- [Written task]:
Within the material below, transcribe exactly the lines from the one holding "controller_y = parts_front" through the one holding "depsgraph = bpy.context.evaluated_depsgraph_get()", keeping both ends and skipping the rest.

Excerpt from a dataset
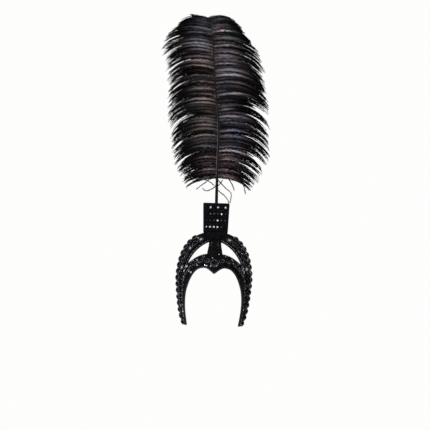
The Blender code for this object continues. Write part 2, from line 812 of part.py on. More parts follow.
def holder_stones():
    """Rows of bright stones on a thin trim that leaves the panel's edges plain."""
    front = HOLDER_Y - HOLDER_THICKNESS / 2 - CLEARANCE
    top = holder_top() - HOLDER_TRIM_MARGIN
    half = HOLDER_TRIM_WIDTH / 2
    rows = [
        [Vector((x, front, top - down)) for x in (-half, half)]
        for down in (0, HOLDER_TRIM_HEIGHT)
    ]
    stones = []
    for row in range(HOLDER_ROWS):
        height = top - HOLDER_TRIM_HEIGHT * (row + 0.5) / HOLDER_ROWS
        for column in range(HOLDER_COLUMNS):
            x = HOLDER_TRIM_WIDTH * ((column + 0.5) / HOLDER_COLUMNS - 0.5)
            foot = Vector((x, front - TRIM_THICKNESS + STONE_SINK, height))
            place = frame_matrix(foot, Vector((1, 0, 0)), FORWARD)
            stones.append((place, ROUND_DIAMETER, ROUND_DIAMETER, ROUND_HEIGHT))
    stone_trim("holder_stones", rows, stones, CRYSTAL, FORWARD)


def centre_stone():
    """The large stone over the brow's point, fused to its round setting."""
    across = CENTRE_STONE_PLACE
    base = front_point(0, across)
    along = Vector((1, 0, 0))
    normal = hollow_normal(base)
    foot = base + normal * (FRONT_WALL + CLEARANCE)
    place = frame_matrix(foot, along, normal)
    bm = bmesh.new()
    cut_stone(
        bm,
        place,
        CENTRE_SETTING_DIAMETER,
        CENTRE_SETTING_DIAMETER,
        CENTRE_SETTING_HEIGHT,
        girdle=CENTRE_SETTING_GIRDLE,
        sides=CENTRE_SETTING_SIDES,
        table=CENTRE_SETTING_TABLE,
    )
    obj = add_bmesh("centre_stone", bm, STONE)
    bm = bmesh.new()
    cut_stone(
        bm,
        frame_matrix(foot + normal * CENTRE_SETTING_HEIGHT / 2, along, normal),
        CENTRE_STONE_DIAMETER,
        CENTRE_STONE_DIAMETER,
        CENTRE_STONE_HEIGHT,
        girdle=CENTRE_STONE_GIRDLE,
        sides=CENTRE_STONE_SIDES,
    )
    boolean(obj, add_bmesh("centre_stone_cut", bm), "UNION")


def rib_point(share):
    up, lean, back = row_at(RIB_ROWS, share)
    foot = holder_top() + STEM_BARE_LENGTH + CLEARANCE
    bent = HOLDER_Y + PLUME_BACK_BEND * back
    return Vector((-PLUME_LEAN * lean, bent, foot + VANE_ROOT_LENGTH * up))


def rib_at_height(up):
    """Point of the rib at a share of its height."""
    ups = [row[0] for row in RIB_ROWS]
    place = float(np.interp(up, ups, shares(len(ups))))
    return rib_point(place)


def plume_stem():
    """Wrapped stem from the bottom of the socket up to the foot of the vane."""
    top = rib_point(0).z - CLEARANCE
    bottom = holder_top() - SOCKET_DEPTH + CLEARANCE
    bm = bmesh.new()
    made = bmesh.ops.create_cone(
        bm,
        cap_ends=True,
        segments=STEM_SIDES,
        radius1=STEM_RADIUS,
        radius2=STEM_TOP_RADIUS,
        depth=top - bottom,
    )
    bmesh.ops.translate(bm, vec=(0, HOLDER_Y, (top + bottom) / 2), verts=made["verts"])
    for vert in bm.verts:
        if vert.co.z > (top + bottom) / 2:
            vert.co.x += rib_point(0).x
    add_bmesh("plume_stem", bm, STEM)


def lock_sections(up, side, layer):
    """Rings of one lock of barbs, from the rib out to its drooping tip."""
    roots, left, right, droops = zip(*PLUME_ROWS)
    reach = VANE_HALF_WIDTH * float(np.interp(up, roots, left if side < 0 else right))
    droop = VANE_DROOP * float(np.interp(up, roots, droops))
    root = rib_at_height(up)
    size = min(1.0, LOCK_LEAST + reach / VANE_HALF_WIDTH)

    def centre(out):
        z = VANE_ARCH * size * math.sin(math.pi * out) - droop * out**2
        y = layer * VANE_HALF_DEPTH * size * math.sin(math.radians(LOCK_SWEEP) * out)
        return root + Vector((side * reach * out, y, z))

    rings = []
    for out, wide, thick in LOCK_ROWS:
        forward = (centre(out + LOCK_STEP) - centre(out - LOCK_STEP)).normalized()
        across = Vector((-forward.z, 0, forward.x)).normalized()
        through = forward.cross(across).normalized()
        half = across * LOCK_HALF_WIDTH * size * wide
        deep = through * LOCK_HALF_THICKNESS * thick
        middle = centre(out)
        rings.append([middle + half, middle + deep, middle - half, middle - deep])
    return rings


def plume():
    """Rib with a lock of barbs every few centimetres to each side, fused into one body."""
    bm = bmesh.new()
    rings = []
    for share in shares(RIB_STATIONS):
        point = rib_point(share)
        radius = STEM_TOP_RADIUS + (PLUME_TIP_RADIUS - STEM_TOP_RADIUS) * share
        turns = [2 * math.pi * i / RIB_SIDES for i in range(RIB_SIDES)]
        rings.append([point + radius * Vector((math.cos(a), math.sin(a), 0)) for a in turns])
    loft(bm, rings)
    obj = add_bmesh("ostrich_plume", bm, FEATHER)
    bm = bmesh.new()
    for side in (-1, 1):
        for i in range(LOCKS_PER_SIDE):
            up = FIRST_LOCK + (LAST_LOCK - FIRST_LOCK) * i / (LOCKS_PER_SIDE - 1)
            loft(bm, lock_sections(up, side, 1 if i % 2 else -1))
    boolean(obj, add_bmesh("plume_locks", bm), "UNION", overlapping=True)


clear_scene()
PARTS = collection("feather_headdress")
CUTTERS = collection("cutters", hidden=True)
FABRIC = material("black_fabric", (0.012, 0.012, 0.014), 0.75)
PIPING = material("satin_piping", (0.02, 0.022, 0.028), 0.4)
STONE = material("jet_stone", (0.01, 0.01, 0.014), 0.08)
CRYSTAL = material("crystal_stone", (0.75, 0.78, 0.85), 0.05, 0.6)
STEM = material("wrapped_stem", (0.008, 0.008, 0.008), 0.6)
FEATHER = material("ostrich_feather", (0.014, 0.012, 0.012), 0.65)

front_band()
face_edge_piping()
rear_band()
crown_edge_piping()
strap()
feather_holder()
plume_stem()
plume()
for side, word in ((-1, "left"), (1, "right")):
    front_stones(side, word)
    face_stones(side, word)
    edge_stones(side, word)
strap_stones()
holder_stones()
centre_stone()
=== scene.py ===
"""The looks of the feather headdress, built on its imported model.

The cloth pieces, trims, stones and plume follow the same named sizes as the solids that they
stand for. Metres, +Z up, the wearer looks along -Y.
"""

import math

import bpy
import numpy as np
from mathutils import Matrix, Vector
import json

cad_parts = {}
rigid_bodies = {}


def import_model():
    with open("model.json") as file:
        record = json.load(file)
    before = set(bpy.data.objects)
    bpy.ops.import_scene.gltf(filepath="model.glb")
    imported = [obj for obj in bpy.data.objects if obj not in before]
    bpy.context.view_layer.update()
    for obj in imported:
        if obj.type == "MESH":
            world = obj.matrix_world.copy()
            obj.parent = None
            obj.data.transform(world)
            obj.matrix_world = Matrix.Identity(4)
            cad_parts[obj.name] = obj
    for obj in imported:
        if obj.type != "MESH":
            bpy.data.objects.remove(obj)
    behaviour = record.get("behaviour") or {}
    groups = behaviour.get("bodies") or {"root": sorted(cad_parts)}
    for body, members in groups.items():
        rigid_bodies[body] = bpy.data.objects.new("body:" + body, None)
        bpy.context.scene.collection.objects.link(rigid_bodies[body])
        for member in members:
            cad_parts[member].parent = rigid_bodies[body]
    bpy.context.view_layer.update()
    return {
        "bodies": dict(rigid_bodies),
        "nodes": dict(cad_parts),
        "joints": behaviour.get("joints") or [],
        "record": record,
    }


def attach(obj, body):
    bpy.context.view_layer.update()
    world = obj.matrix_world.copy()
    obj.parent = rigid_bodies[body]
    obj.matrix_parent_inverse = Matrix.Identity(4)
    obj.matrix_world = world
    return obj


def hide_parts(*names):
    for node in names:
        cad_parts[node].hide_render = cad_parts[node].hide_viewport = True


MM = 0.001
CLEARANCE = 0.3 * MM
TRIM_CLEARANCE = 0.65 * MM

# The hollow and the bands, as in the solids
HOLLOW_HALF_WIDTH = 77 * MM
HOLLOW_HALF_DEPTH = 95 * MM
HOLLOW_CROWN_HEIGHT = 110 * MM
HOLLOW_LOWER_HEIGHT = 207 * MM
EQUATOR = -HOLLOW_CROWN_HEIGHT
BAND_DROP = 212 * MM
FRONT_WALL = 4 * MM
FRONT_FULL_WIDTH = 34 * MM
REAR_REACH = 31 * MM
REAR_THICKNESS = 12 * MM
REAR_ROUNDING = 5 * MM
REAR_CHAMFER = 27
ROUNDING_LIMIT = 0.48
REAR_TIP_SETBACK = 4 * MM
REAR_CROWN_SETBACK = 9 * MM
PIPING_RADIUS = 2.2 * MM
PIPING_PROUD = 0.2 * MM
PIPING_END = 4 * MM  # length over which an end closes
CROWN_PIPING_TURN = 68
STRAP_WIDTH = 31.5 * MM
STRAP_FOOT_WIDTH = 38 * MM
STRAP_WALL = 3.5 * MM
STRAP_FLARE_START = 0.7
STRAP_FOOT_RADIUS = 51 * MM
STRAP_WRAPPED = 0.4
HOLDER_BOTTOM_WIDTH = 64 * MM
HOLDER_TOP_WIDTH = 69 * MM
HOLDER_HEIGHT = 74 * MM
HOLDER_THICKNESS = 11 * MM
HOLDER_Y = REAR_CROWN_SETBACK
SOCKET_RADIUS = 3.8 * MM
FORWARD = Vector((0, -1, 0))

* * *

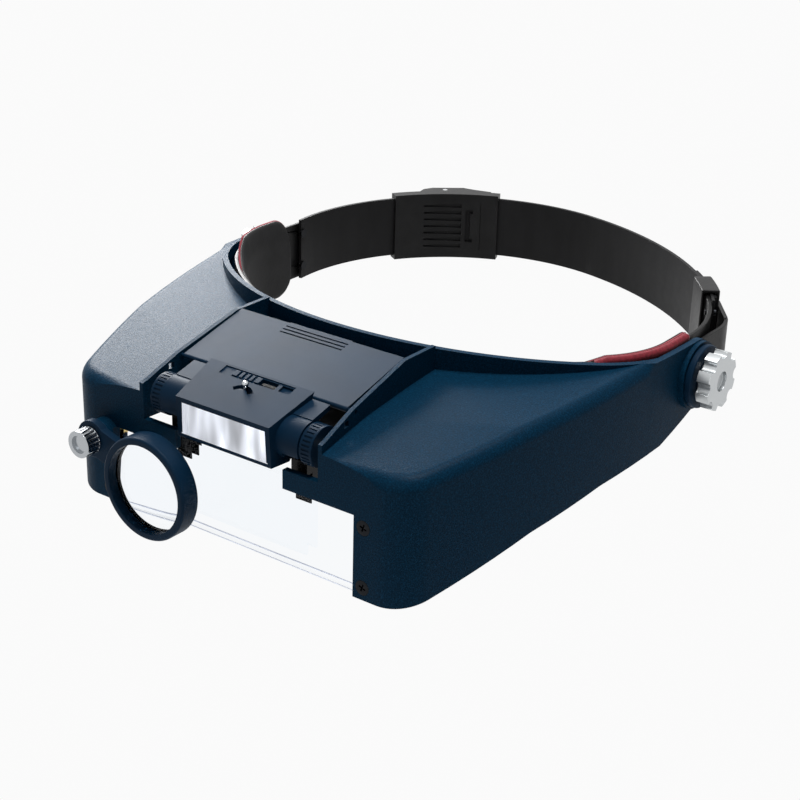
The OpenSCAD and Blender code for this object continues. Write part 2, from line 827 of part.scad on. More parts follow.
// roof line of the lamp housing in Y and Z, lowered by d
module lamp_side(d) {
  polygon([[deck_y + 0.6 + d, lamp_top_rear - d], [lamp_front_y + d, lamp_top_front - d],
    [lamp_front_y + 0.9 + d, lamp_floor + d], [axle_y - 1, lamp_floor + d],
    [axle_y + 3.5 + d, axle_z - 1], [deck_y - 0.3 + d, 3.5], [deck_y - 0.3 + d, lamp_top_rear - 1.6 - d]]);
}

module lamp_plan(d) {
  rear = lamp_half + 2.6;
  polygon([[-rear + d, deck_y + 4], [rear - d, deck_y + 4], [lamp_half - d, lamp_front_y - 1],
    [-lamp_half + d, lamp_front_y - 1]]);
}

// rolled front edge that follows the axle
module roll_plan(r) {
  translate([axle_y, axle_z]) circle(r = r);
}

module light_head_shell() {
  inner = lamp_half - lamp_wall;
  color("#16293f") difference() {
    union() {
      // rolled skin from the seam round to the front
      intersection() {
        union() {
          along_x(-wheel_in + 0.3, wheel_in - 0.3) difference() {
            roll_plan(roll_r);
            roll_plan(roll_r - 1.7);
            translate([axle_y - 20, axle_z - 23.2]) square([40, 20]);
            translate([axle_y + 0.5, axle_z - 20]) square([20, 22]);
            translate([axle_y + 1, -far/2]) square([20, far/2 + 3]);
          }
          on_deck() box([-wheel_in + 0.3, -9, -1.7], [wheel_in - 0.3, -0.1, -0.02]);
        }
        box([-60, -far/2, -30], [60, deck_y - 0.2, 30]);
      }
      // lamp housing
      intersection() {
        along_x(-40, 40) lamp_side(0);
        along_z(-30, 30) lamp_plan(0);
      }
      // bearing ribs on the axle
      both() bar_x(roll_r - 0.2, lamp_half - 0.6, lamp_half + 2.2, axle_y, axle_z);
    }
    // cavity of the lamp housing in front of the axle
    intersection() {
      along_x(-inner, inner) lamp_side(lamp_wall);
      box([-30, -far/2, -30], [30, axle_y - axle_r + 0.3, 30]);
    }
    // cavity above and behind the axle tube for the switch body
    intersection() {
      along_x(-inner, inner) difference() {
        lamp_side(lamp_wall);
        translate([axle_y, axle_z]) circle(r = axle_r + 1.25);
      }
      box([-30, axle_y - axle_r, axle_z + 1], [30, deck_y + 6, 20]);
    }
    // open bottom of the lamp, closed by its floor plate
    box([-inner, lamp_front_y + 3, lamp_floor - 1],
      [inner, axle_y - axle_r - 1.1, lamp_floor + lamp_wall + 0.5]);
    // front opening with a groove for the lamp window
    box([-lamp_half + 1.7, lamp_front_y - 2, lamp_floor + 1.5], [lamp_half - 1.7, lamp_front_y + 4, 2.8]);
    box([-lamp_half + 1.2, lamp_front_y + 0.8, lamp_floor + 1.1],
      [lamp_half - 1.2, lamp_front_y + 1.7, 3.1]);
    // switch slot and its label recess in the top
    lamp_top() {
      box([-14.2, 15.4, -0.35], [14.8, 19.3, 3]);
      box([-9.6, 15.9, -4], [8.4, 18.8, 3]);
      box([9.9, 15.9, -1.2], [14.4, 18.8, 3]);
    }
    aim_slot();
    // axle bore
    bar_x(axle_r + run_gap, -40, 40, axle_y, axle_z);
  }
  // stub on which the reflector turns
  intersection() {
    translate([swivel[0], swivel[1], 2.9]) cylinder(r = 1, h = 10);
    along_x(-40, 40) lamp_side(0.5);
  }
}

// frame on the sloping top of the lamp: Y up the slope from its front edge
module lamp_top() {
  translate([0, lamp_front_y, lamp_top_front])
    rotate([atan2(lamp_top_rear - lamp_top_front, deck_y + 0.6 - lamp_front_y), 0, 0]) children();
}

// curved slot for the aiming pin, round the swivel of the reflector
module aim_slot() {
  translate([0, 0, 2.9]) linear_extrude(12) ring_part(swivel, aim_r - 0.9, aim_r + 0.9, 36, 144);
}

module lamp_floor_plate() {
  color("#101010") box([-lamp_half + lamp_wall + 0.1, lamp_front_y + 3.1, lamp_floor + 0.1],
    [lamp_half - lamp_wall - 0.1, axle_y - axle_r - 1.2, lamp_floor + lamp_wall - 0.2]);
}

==

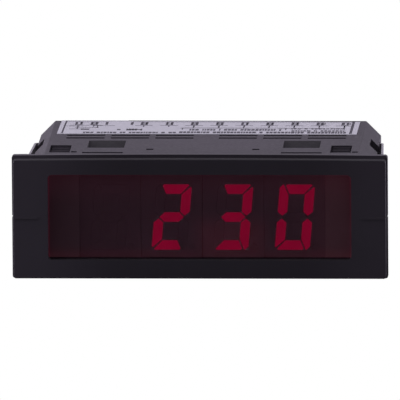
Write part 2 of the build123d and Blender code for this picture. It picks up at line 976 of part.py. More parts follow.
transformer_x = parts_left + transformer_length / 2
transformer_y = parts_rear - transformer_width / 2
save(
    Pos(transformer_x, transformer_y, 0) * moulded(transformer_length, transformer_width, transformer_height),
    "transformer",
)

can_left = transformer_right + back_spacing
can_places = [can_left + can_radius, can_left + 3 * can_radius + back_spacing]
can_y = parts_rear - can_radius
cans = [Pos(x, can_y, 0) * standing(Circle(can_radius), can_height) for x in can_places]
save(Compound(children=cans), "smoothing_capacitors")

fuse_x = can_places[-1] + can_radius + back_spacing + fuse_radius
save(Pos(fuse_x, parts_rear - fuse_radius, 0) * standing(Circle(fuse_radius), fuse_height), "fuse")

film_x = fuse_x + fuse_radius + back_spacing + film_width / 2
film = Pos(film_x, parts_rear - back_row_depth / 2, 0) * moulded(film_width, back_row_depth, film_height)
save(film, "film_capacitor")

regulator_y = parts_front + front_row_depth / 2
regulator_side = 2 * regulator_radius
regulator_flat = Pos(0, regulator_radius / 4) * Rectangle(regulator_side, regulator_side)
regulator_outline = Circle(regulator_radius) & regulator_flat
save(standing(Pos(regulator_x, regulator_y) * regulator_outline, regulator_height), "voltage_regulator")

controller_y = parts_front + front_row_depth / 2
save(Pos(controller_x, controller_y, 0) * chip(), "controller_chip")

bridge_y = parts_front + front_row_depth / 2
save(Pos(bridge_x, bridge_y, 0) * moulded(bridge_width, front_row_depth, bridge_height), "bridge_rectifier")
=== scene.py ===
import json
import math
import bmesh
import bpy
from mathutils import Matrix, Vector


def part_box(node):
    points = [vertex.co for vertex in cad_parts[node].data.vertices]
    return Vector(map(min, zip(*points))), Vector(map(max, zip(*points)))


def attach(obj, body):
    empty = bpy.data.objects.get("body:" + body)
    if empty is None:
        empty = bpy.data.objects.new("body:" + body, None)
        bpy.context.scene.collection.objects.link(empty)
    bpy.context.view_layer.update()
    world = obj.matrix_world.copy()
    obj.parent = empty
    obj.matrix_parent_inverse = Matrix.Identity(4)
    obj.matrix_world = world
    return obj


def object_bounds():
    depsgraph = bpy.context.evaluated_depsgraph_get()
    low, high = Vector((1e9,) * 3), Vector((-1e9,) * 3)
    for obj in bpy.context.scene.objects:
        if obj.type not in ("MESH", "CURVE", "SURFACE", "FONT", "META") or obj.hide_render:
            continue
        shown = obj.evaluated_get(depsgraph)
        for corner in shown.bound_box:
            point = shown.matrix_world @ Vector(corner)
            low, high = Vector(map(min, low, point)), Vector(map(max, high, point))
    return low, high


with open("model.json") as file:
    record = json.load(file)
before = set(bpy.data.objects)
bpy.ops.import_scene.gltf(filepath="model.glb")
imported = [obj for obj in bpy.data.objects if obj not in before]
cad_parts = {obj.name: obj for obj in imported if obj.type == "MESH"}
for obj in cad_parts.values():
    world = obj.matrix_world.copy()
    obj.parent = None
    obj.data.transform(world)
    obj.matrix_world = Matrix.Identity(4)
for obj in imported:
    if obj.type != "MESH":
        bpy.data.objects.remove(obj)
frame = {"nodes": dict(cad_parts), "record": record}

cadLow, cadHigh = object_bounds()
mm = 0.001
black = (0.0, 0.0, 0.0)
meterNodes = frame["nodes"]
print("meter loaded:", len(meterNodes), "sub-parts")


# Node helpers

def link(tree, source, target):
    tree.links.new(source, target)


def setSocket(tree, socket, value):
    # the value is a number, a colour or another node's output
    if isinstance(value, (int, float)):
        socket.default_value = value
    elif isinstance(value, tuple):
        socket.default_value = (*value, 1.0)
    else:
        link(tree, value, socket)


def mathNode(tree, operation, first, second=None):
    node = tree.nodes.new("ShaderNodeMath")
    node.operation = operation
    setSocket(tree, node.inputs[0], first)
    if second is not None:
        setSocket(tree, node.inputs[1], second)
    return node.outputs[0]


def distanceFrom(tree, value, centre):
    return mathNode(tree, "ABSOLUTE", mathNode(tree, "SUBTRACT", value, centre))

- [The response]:
controller_y = parts_front + front_row_depth / 2
save(Pos(controller_x, controller_y, 0) * chip(), "controller_chip")

bridge_y = parts_front + front_row_depth / 2
save(Pos(bridge_x, bridge_y, 0) * moulded(bridge_width, front_row_depth, bridge_height), "bridge_rectifier")
=== scene.py ===
import json
import math
import bmesh
import bpy
from mathutils import Matrix, Vector


def part_box(node):
    points = [vertex.co for vertex in cad_parts[node].data.vertices]
    return Vector(map(min, zip(*points))), Vector(map(max, zip(*points)))


def attach(obj, body):
    empty = bpy.data.objects.get("body:" + body)
    if empty is None:
        empty = bpy.data.objects.new("body:" + body, None)
        bpy.context.scene.collection.objects.link(empty)
    bpy.context.view_layer.update()
    world = obj.matrix_world.copy()
    obj.parent = empty
    obj.matrix_parent_inverse = Matrix.Identity(4)
    obj.matrix_world = world
    return obj


def object_bounds():
    depsgraph = bpy.context.evaluated_depsgraph_get()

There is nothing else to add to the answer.